2018 US-Pak Relations: China’s Latest Challenge

Spearhead Analysis – 06.02.2018

By Shirin Naseer
Senior Research Analyst, Spearhead Research

President Donald Trump’s January 1st Tweet set the tone for US-Pak relations at the very beginning of the New Year. “The United States has foolishly given Pakistan more than 33 billion dollars in aid over the last 15 years, and they have given us nothing but lies & deceit, thinking of our leaders as fools,” Trump tweeted. He added: “They give safe haven to the terrorists we hunt in Afghanistan, with little help. No more!”

Trump’s Twitter outburst quickly translated into policy as the US announced that it will be holding back more than $1 billion in aid to Pakistan. Trump’s administration revealed it will be suspending $255 million in aid under the foreign military financing program and at least another $900 million in coalition support funds reimbursement. In doing so, the Trump administration also cited Pakistan as a “safe haven” for terrorists. It is expected that this move by the administration will affect about $1.3 billion in US aid to the country. Furthermore, the US Department of State, under the International Religious Freedom Act of 1998, reportedly announced Pakistan would be from then on treated as a country of “particular concern”—henceforth, putting it on a special watch list for “severe violations of religious freedom.”

Such measures by the US intended to condition Pakistan’s choices are not new. Similar measures were taken during the Obama administration, for instance, when the US withheld $800 million in Coalition Support Reimbursement (CSR) payments.

The effectiveness of such step in present times is however debatable. Having been through a similar ordeal before, Pakistan is aware of the unreliability of US aid. Blocking US supply routes to Afghanistan is one way Islamabad may retaliate.

For China however the current state of affairs may prove problematic on several grounds. Rocky Pak-US relations and the decline in US aid for Pakistan can be far from within Chinese interests or plans for the region.

With deteriorating Pak-US relations, the US may shift its focus more closely now than ever before on Pak-China ties. This may not sit well with Beijing since it already has a difficult relationship with the US—with disagreements on a wide range of issues such as those related to the South China Sea.

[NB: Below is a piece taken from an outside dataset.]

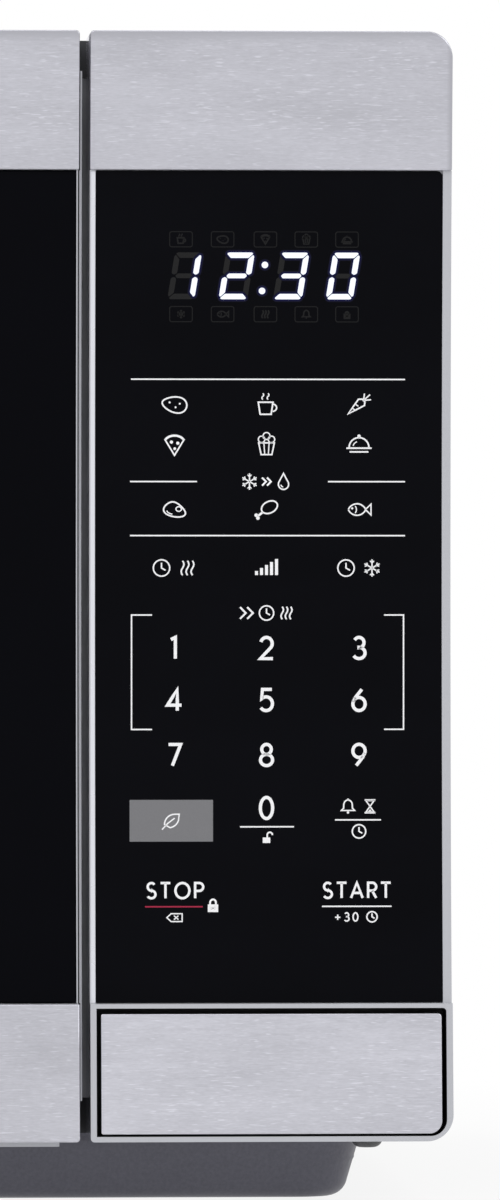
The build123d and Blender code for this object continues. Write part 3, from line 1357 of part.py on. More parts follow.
# Cooling fan: a plate with a ring and a bridge, the motor on the bridge and the blade inside the ring
fan_margin = 7.0
fan_plate_sheet = 2.0
fan_ring_lip = 4.0
fan_ring_depth = 24.0
fan_ring_wall = 2.0
fan_gap = 2.5
bridge_half = 7.0
bridge_bore = 4.0
leg_half = 3.0
leg_inset = 5.0
fan_motor_depth = 18.0
stator_depth = 12.6
stator_half = 24.0
coil_half = 14.0
coil_drop = 8.0
fan_back_gap = 1.5
blade_count = 5
blade_twist = 28.0
blade_sheet = 1.6
blade_chord = 26.0
blade_depth = 14.0
fan_hub_radius = 13.0
fan_shaft_radius = 2.0
fan_plate_half = (inside_right - bay_left) / 2 - fan_margin
fan_ring_radius = fan_plate_half - fan_ring_lip
fan_back = inside_back - fan_back_gap
fan_motor_front = fan_back - fan_motor_depth
ring_back = fan_motor_front - fan_plate_sheet
fan_plate_front = ring_back - fan_ring_depth - fan_plate_sheet
fan_plate_x = (fan_x - fan_plate_half, fan_x + fan_plate_half)
fan_plate_z = (fan_z - fan_plate_half, fan_z + fan_plate_half)
leg_z = fan_plate_z[1] - leg_inset
blade_y = ring_back - fan_gap - blade_depth / 2
blade_start = fan_hub_radius / 2
blade_length = fan_ring_radius - fan_gap - blade_start

with BuildPart() as fan_housing:
    span_box(fan_plate_x, (fan_plate_front, fan_plate_front + fan_plate_sheet), fan_plate_z)
    rod((fan_x, fan_plate_front, fan_z), (0, 1, 0), fan_ring_radius + fan_ring_wall,
        ring_back - fan_plate_front)
    rod((fan_x, fan_plate_front - cut_over, fan_z), (0, 1, 0), fan_ring_radius,
        ring_back - fan_plate_front + 2 * cut_over, mode=Mode.SUBTRACT)
    span_box((fan_x - fan_ring_radius - cut_over, fan_x + fan_ring_radius + cut_over),
             (ring_back, fan_motor_front), (fan_z - bridge_half, fan_z + bridge_half))
    rod((fan_x, ring_back - cut_over, fan_z), (0, 1, 0), bridge_bore, fan_plate_sheet + 2 * cut_over,
        mode=Mode.SUBTRACT)
    for x in (fan_plate_x[0] + leg_inset, fan_plate_x[1] - leg_inset):
        span_box((x - leg_half, x + leg_half), (fan_plate_front, inside_back),
                 (leg_z - leg_half, leg_z + leg_half))
fan_housing.part.label = "fan_housing"
export_step(fan_housing.part, "parts/fan_housing.step")

with BuildPart() as fan_motor:
    span_box((fan_x - stator_half, fan_x + stator_half), (fan_motor_front, fan_motor_front + stator_depth),
             (fan_z - stator_half, fan_z + stator_half))
    span_box((fan_x - coil_half, fan_x + coil_half), (fan_motor_front, fan_back),
             (fan_z - stator_half - coil_drop, fan_z - stator_half / 2))
    rod((fan_x, fan_motor_front - cut_over, fan_z), (0, 1, 0), fan_shaft_radius + pin_running_gap,
        fan_motor_depth + 2 * cut_over, mode=Mode.SUBTRACT)
fan_motor.part.label = "fan_motor"
export_step(fan_motor.part, "parts/fan_motor.step")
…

The US Department of Defense (DoD)’s 2018 National Defense Strategy (NDS) also made clear the Trump’s administration aggressive attitude toward China when the document singled China, together with Russia, out as “central challenges to US prosperity and security.” If the China-Pak relationship comes under US focus it could potentially further strain US-China ties, since the US may make moves to curb Chinese ambitions and future China-Pakistan Economic Corridor (CPEC) related progress in Pakistan.

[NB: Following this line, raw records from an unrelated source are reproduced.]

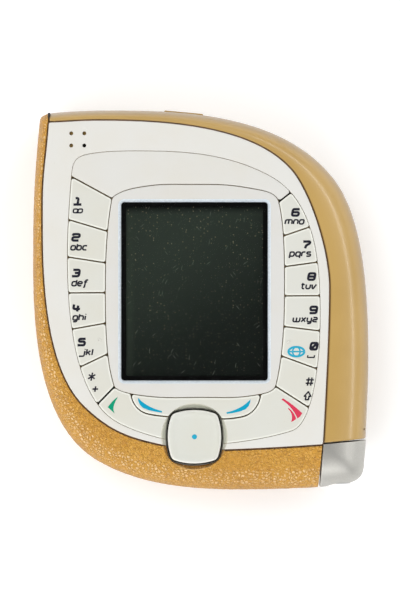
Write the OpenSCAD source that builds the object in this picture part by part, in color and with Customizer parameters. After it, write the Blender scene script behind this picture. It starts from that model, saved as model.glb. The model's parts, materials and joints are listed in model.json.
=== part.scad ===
// Leaf-shaped camera handset with its keys set in a ring round the display.
// Lies on its back: z = 0 is the resting face, +z faces the user, +y is the earpiece end.
// All sizes in millimetres.

/* [Body] */
// height of the front plate's upper face
plate_top = 17.9; // [17:0.1:19]
// thickness of the front plate
plate_t = 1.2; // [0.8:0.1:2]
// top of the raised number keys
key_top = 18.1; // [17.5:0.1:19]
// half height of the wrap covers
cover_half = 8.15; // [7.5:0.05:8.6]
// height of the middle of the wrap covers above the resting face
cover_mid = 9.65; // [9:0.05:10.5]
// wall thickness of the wrap covers
cover_wall = 1.3; // [1:0.1:2]
// roundness of the wrap covers, 2 is an ellipse
cover_power = 2.25; // [2:0.05:3]
// gap round the fixed front parts
seam_gap = 0.18; // [0.05:0.01:0.3]

/* [Display] */
// width of the display opening
view_w = 33.7; // [30:0.1:36]
// length of the display opening
view_h = 41; // [36:0.1:44]
// sideways position of the display
view_x = -1.5; // [-3:0.1:3]
// lengthways position of the display
view_y = 2; // [0:0.1:4]
// thickness of the clear window
window_t = 0.9; // [0.6:0.1:1.5]

/* [Keys] */
// travel of every pressed key
key_travel = 0.5; // [0.3:0.1:0.8]
// half of the gap between two keys
key_gap = 0.15; // [0.1:0.01:0.3]
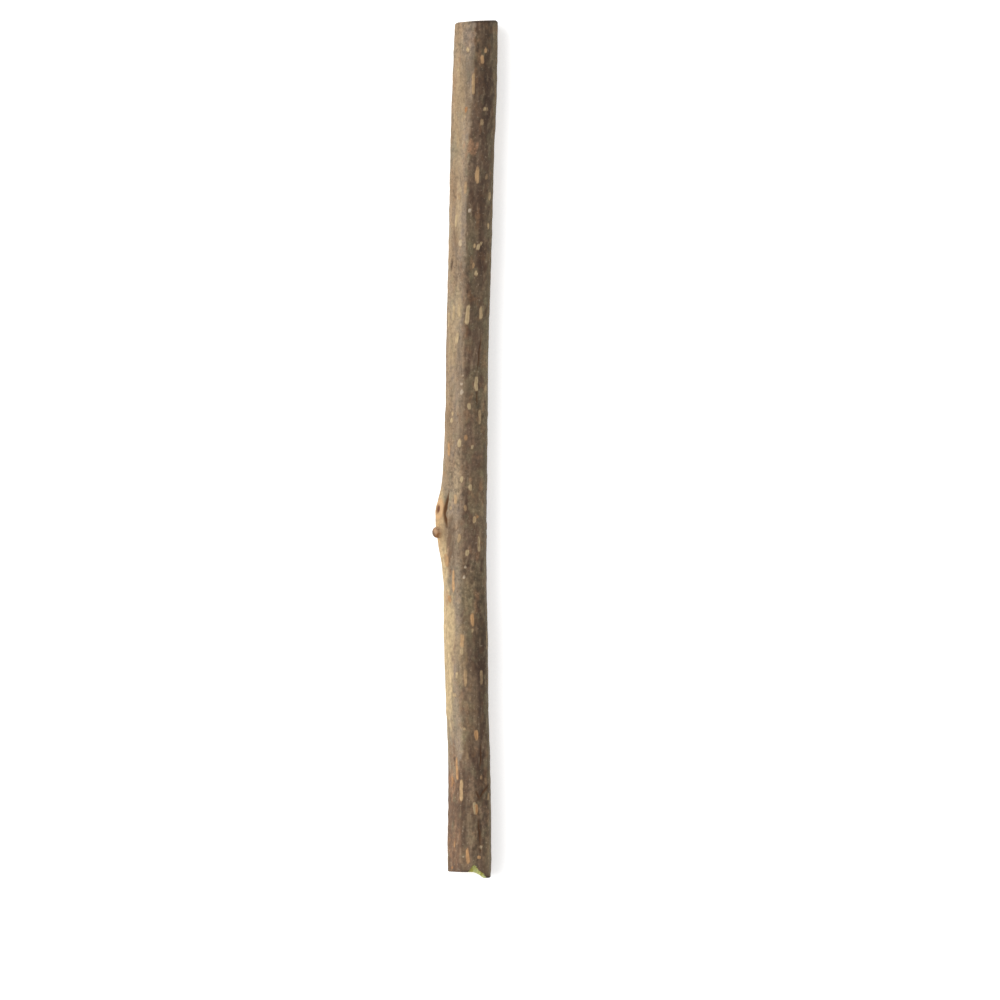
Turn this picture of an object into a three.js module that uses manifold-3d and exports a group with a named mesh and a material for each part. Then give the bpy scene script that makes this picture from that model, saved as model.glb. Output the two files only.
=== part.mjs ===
// A silvervine stick: one length cut from a woody climbing vine, with its bark on.
// Millimetres, +Z up. The stick lies along Y on its flattest side, with its squarer cut at +Y.
// The origin is on the surface, under the middle of the stick's box.
// The stick grew as one piece, so it is one solid: stem, leaf cushion, leaf scar, bud and lenticels.
import * as THREE from "three";
import { mergeVertices } from "three/addons/utils/BufferGeometryUtils.js";
import Module from "manifold-3d";

const wasm = await Module();
wasm.setup();

// Lengthways, from the longer lip of the rough cut to the far corner of the square cut.
const STICK_LENGTH = 120;
const HALF_LENGTH = STICK_LENGTH / 2;

// The two edges of the bark from above, as [Y, left edge X, right edge X].
const OUTLINE = [
  [-60, -2.4, 3.6],
  [-57, -2.46, 3.65],
  [-50, -2.38, 3.61],
  [-42, -2.43, 3.45],
  [-36, -2.68, 3.26],
  [-26, -3.0, 3.19],
  [-20, -3.0, 3.04],
  [-11, -3.03, 3.02],
  [0, -2.94, 3.13],
  [7, -2.72, 3.21],
  [14, -2.66, 3.28],
  [28, -2.31, 3.71],
  [42, -2.05, 4.07],
  [49, -1.85, 4.39],
  [60, -1.4, 4.55],
];

// The stem is softly five-sided, because its leaves stand in a two-fifths spiral.
// [Y, angle of the upper ridge from straight up, how far the corners stand out as a share of the radius]
const CORNERS = 5;
const CORNER_SHARPNESS = 0.1;
const RIDGE = [
  [-60, -20, 0.036],
  [-42, -19, 0.04],
  [-28, -15, 0.034],
  [-14, -12, 0.026],
  [0, -11, 0.03],
  [14, -12, 0.042],
  [33, -14, 0.046],
  [46, -8, 0.048],
  [60, -3, 0.044],
];

// The stick lies on its lowest side, whose middle is flat: [Y, how deep the flat is cut into the section].
const FLAT = [
  [-60, 0.03],
  [-48, 0.08],
  [-30, 0.04],
  [-8, 0.07],
  [24, 0.03],
  [48, 0.08],
  [60, 0.04],
];

// Long shallow flutes in the dried bark: [how many round the stem, depth, turns along the stick].
const FLUTES = [
  [7, 0.03, 0.4],
  [9, 0.028, -0.7],
  [13, 0.022, 0.5],
];

// The leaf cushion on the left side: [Y, height above the stem, half width].
const NODE_ANGLE = -82;
const CUSHION = [
  [-19.5, 0, 0.8],
  [-17, 0.2, 1],
  [-15.5, 0.38, 1.15],
  [-14.1, 0.66, 1.3],
  [-12.7, 0.86, 1.45],
  [-10, 1.12, 1.65],
  [-8.4, 1.18, 1.7],
  [-7.1, 0.84, 1.6],
  [-5.7, 0.46, 1.4],
  [-4.3, 0.28, 1.2],
  [-2.5, 0.15, 1],
  [0, 0, 0.8],
];
const LEAF_SCAR = { y: -8.7, angle: -76, length: 3, width: 1.9, rise: 0.06, sink: 0.25 };
const SCAR_PIT = { length: 1.6, width: 0.9, depth: 0.32 };
const BUD = { y: -11.5, angle: -80, radius: 0.62, height: 1.01 };
const FOLD = { y: -8.6, angle: -53, length: 5.6, width: 0.5, depth: 0.14 }; // beside the cushion

// The cuts. The rough one steps out to a lip on its right, and a chip of bark is gone from its edge.
const SQUARE_CUT = { rise: 0.32, bevel: 0.34 };
const ROUGH_CUT = { step: 0.84, from: 0.3, to: 2.6, bevel: 0.16 };
const CUT_REACH = 4; // how far up the stem the slant of a cut is felt
const BARK_THICKNESS = 0.32;
// The broken edge of the bark round the chip, from above: [X, Y].
const CHIP_EDGE = [
  [0.35, -59.1],
  [1.16, -58.15],
  [1.65, -58.55],
  [2.1, -59],
  [2.65, -59.4],
  [3.1, -60.1],
];

// Lenticels, the raised corky pores, where the eye meets them from above: [X, Y, length, width].
const LENTICELS_ABOVE = [
  [2.95, 55.7, 1, 0.6],
  [2.45, 54.4, 1.2, 0.55],
  [0.4, 55.8, 0.8, 0.6],
  [1.2, 51, 3.2, 0.45],
  [0.2, 47.5, 0.9, 0.55],
  [2.4, 45.7, 1.1, 0.6],
  [1.8, 38.3, 2.5, 0.6],
  [0.1, 36.6, 2.1, 0.42],
  [-0.85, 35.3, 1.2, 0.5],
  [3.3, 35.3, 1.5, 0.5],
  [-1.3, 31.8, 2.1, 0.5],
  [-0.65, 28.8, 1.1, 0.55],
  [1.9, 28.2, 1, 0.5],
  [1.55, 24.5, 0.9, 0.5],
  [-1.6, 18.9, 2.8, 0.45],
  [-0.85, 19.2, 2, 0.5],
  [0.4, 18.8, 2.9, 0.55],
  [2.25, 19, 2, 0.55],
  [-1.2, 15.4, 2, 0.6],
  [1.6, 9.1, 2.4, 0.7],
  [-0.4, 7.9, 0.9, 0.5],
  [0.6, 5.9, 1, 0.5],
  [-1.95, 3.9, 1.3, 0.45],
  [2.1, 4.5, 2.2, 0.45],
  [0.1, 1.6, 1, 0.55],
  [-0.7, 0.8, 1.2, 0.5],
  [-2.2, 0, 2, 0.45],
  [0.8, -5.4, 1.1, 0.55],
  [-1.3, -7.1, 1.6, 0.5],
  [0.05, -8.3, 1.1, 0.45],
  [1.3, -9.9, 1.1, 0.55],
  [-0.75, -12.6, 1.4, 0.5],
  [1.95, -13.4, 2.4, 0.5],
  [0.3, -14.5, 1, 0.6],
  [-1.65, -18.4, 3.5, 0.5],
  [1.1, -23.9, 2, 0.5],
  [-0.4, -26.9, 2.6, 0.5],
  [0.1, -32.1, 2.8, 0.5],
  [2.25, -32, 2.2, 0.5],
  [1.6, -40, 1.6, 0.7],
  [-1.15, -44.8, 3.4, 0.5],
  [-0.45, -47.8, 3.4, 0.6],
  [2.3, -46, 1, 0.5],
  [1.5, -50.3, 1.8, 0.7],
  [0.4, -56.9, 2.9, 0.55],
  [2.05, -57.1, 0.8, 0.55],
];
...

Furthermore, as US-Pak relations weaken, the US may get more freedom to manage its relations with India, now without the pressure of keeping in mind Islamabad’s interests. The US recently announced that in line with its military strategy its military commanders have been authorized to carry out operations in Afghanistan and Pakistan. This obviously translates into cross border actions from Afghan soil against Pakistan in pursuit of the Taliban whom the US has been battling for the last sixteen years. General Kenneth McKenzie, however, stated that the US has no intention to carry out operations in Pakistan. A United States keen on keeping a balance between its relations with India and Pakistan is preferred by Beijing, especially since it limits the ways in which Washington and New Delhi can deepen their alliance. India has made its anti-CPEC sentiments clear. Without the need to balance between the two regional rivals, the US may feel free to work towards making it difficult for China to pursue its interests with regards to enhancing the OBOR. For Pakistan too such developments can prove incredibly damaging. The China-Pakistan Economic Corridor in all likelihood will be huge for Pakistan’s economy and development, but gains from CPEC may not be enough to make up for US contributions.

Either way, the US-Pakistan relationship it seems is not set for a smooth year. The central problem for Washington has for long been persuading Pakistan’s military and intelligence establishment to bring its interests in line with those of the United States; this would involve playing an active role in stabilizing Afghanistan and maintaining stability at the disputed border with India. Furthermore, after Trumps ‘no talks’ tweet the Taliban have ramped up operations with deadly devastating attacks in Kabul. The Taliban announced their response with these words—“ The Islamic Emirate has a clear message for Trump and his hand kissers that if you go ahead with a policy of aggression and speak from the barrel of a gun, don’t expect Afghans to grow flowers in response”. US strategy seems to be going back sixteen years. The US wants Pakistan to take its counter-terrorism obligations more seriously. In order to ensure this, the US is willing to put in place harsh policies. Whatever the impact of this will be on the US’s relationship with Pakistan, China is likely to be watching with great concern for its own interests in relation to the US-Pakistan alliance. China in pursuit of its own interests in Afghanistan and Pakistan may decide to play a major role in building a regional consensus. After all China has a 90 kilometer border with Afghanistan and there are reports of a base being developed in the Wakhan Corridor area.